-- Task to carry out --
Write the material out again exactly as it stands.

-- Record set --

----------------

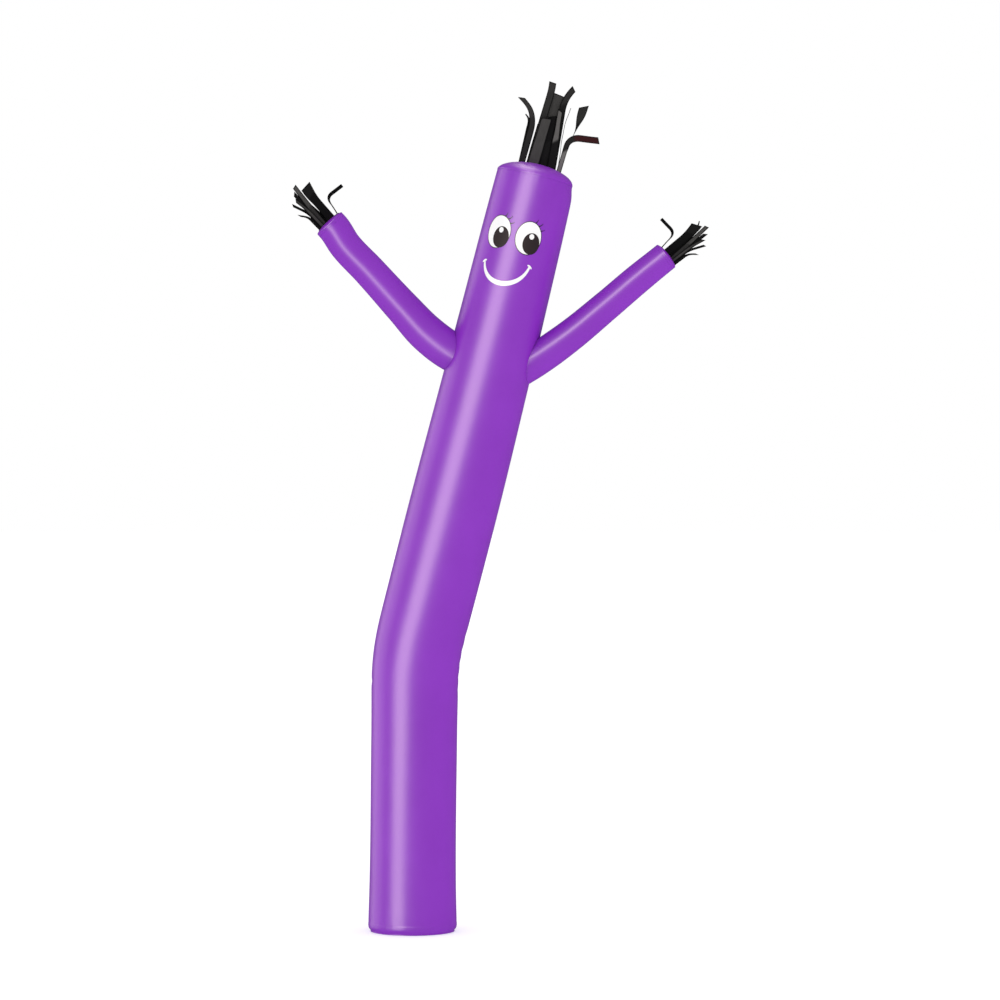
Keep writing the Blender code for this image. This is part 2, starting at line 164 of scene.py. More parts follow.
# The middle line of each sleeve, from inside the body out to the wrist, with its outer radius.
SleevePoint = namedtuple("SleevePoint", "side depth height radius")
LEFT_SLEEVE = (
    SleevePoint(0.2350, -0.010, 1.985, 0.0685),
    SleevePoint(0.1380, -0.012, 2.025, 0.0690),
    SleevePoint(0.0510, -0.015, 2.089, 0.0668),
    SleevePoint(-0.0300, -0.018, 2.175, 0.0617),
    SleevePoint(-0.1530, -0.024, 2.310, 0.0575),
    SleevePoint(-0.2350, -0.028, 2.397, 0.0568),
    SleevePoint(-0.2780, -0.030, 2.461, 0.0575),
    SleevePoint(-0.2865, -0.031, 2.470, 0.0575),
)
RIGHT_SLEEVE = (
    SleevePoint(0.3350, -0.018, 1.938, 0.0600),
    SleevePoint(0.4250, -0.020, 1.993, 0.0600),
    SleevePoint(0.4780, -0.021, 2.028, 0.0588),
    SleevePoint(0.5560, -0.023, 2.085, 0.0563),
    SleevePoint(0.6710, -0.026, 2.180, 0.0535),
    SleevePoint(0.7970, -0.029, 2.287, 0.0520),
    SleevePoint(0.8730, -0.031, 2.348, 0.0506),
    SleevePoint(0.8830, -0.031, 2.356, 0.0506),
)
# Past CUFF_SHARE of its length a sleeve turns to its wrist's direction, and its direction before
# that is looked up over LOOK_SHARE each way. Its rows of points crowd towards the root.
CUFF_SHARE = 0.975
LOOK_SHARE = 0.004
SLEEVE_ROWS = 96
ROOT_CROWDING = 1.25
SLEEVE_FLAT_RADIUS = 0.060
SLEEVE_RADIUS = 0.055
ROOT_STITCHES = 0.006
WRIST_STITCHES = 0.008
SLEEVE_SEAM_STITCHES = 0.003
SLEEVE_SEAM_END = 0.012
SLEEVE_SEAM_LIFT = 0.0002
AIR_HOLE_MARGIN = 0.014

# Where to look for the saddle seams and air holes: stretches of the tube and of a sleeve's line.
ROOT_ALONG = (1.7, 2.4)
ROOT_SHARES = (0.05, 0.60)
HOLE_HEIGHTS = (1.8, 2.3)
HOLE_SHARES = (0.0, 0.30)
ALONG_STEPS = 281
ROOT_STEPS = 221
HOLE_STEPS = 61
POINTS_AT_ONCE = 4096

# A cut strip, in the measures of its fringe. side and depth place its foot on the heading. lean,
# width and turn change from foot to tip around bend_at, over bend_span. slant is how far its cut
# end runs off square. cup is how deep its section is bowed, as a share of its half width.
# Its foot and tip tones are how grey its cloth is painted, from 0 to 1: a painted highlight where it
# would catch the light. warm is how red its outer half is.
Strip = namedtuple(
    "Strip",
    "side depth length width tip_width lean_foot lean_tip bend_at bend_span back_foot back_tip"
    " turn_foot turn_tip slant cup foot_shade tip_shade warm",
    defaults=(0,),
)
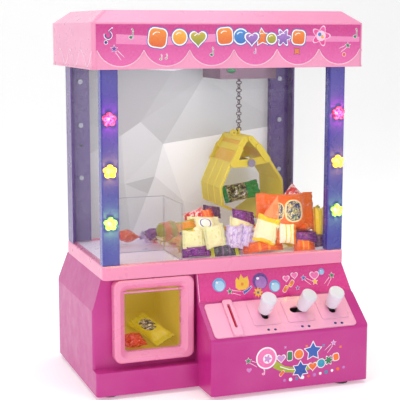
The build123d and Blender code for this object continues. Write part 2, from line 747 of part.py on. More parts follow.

----------------

-- Complete output --
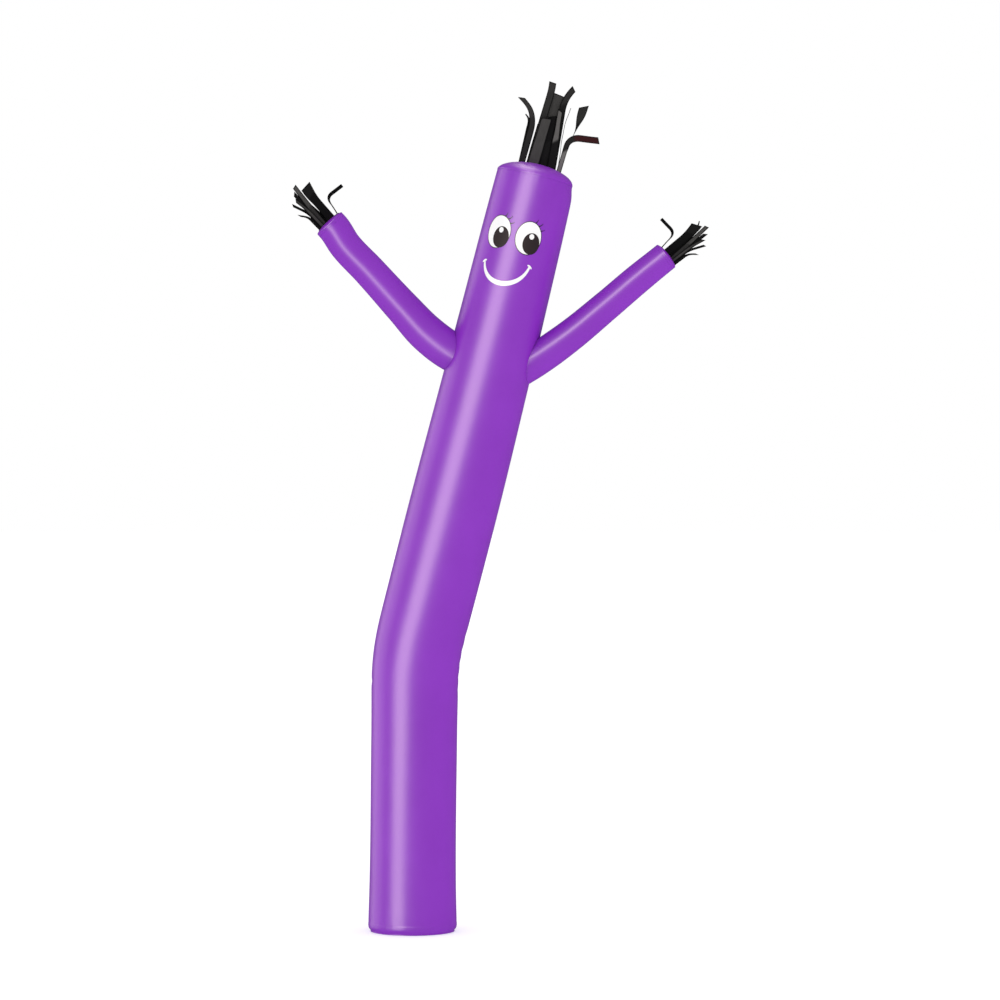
Keep writing the Blender code for this image. This is part 2, starting at line 164 of scene.py. More parts follow.
# The middle line of each sleeve, from inside the body out to the wrist, with its outer radius.
SleevePoint = namedtuple("SleevePoint", "side depth height radius")
LEFT_SLEEVE = (
    SleevePoint(0.2350, -0.010, 1.985, 0.0685),
    SleevePoint(0.1380, -0.012, 2.025, 0.0690),
    SleevePoint(0.0510, -0.015, 2.089, 0.0668),
    SleevePoint(-0.0300, -0.018, 2.175, 0.0617),
    SleevePoint(-0.1530, -0.024, 2.310, 0.0575),
    SleevePoint(-0.2350, -0.028, 2.397, 0.0568),
    SleevePoint(-0.2780, -0.030, 2.461, 0.0575),
    SleevePoint(-0.2865, -0.031, 2.470, 0.0575),
)
RIGHT_SLEEVE = (
    SleevePoint(0.3350, -0.018, 1.938, 0.0600),
    SleevePoint(0.4250, -0.020, 1.993, 0.0600),
    SleevePoint(0.4780, -0.021, 2.028, 0.0588),
    SleevePoint(0.5560, -0.023, 2.085, 0.0563),
    SleevePoint(0.6710, -0.026, 2.180, 0.0535),
    SleevePoint(0.7970, -0.029, 2.287, 0.0520),
    SleevePoint(0.8730, -0.031, 2.348, 0.0506),
    SleevePoint(0.8830, -0.031, 2.356, 0.0506),
)
# Past CUFF_SHARE of its length a sleeve turns to its wrist's direction, and its direction before
# that is looked up over LOOK_SHARE each way. Its rows of points crowd towards the root.
CUFF_SHARE = 0.975
LOOK_SHARE = 0.004
SLEEVE_ROWS = 96
ROOT_CROWDING = 1.25
SLEEVE_FLAT_RADIUS = 0.060
SLEEVE_RADIUS = 0.055
ROOT_STITCHES = 0.006
WRIST_STITCHES = 0.008
SLEEVE_SEAM_STITCHES = 0.003
SLEEVE_SEAM_END = 0.012
SLEEVE_SEAM_LIFT = 0.0002
AIR_HOLE_MARGIN = 0.014

# Where to look for the saddle seams and air holes: stretches of the tube and of a sleeve's line.
ROOT_ALONG = (1.7, 2.4)
ROOT_SHARES = (0.05, 0.60)
HOLE_HEIGHTS = (1.8, 2.3)
HOLE_SHARES = (0.0, 0.30)
ALONG_STEPS = 281
ROOT_STEPS = 221
HOLE_STEPS = 61
POINTS_AT_ONCE = 4096

# A cut strip, in the measures of its fringe. side and depth place its foot on the heading. lean,
# width and turn change from foot to tip around bend_at, over bend_span. slant is how far its cut
# end runs off square. cup is how deep its section is bowed, as a share of its half width.
# Its foot and tip tones are how grey its cloth is painted, from 0 to 1: a painted highlight where it
# would catch the light. warm is how red its outer half is.
Strip = namedtuple(
    "Strip",
    "side depth length width tip_width lean_foot lean_tip bend_at bend_span back_foot back_tip"
    " turn_foot turn_tip slant cup foot_shade tip_shade warm",
    defaults=(0,),
)
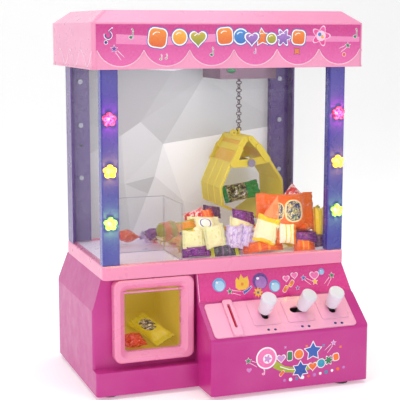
The build123d and Blender code for this object continues. Write part 2, from line 747 of part.py on. More parts follow.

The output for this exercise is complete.